### The exercise:
Find the lines with "from" in them and copy them out.

┄┄┄┄┄┄┄┄┄┄

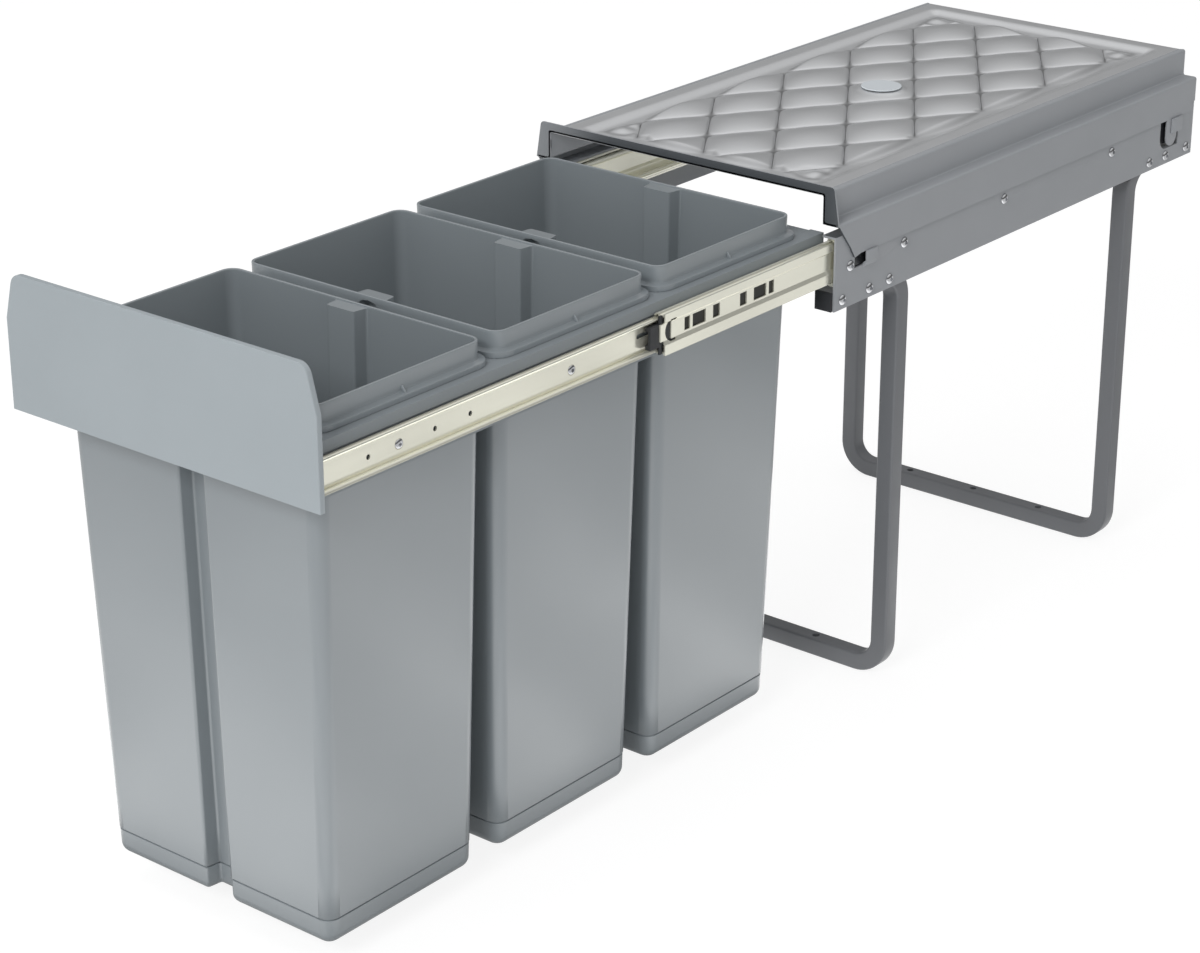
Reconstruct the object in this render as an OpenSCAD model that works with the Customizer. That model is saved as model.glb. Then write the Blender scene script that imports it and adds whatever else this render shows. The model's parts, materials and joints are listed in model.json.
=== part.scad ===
/* [Side panels] */
// Width over the outer faces of the two side panels
frame_width = 250; // [240:1:300]
// Length of the side panels, front to rear
panel_length = 464; // [455:1:520]
// Height of the side panels
panel_height = 50.4; // [48:0.2:58]
// Floor to the lower edge of the side panels
stand_height = 294.2; // [260:0.2:400]
// Thickness of the folded sheet of the panels
panel_sheet = 1.5; // [0.9:0.1:1.6]
// Width of the panel's top flange, measured from the outer face
panel_flange = 10.6; // [8:0.1:13]

/* [Legs] */
// Side of the square leg tube
tube_side = 13; // [11:0.5:14]
// Wall of the leg tube
tube_wall = 2; // [1:0.1:2]
// Bend radius of the leg tube, to its centre line
tube_bend_radius = 20; // [16:0.5:30]
// End of the side panel to the centre line of the leg
leg_setback = 83; // [76:1:110]
// Diameter of the screw holes in the legs' floor bars
floor_hole_d = 5.2; // [4:0.1:6.5]
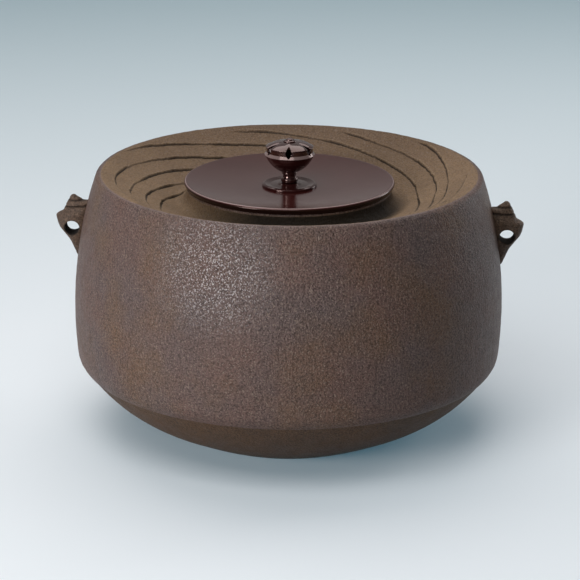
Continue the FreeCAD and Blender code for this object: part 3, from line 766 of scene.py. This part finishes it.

┄┄┄┄┄┄┄┄┄┄

### Solution to the exercise:
// Width of the panel's top flange, measured from the outer face
Continue the FreeCAD and Blender code for this object: part 3, from line 766 of scene.py. This part finishes it.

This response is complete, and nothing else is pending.